Richard Cowart even went a step further. He said that regulatory reform should lead to a change in the current, 100-year-old business model, whereby a utility that sells more energy, makes more money. According to Cowart, this should be replaced with a system in which energy utilities make more profits when its customers save on their energy use. Such a radical change could not be effected by energy regulators alone of course. This would ultimately be a political decision. Recognising this, Walt Patterson, associate fellow in energy, environment and development at Chatham House, London, argued that regulators should take the lead in speaking to governments. They should advocate a rule change that would see energy companies profit from upgrading user technology and infrastructure, said Patterson.

Sir John Mogg, President CEER

Clearly, the relationship between governments, network operators, utility companies and energy regulators is still very far from settled in the (more or less) liberalised energy markets of today. While former US regulator Joseph Kelliher says that ‘regulators are not only judges but also shape policies’, the new chairman of ICER, John Mogg, quickly adds: ‘… with the powers granted to them by the governments’.
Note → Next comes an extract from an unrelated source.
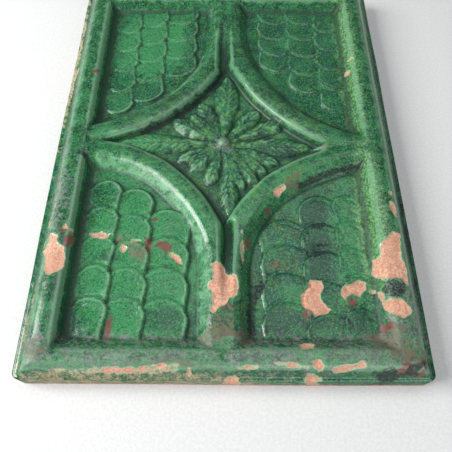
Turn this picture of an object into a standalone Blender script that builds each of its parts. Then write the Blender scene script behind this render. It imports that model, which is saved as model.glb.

The first task of the new ICER working group on climate change will now be to draft a report on best regulatory practices in the promotion of energy efficiency for the next meeting of G8 energy ministers in 2010. The report will take account of differences in market structures, operational models and stages of development. This stage is essential because it will allow regulators to exchange their experiences and apply them in their own countries. For as long as the powers of regulators vary from one country to the other, their role in fighting climate change will vary too.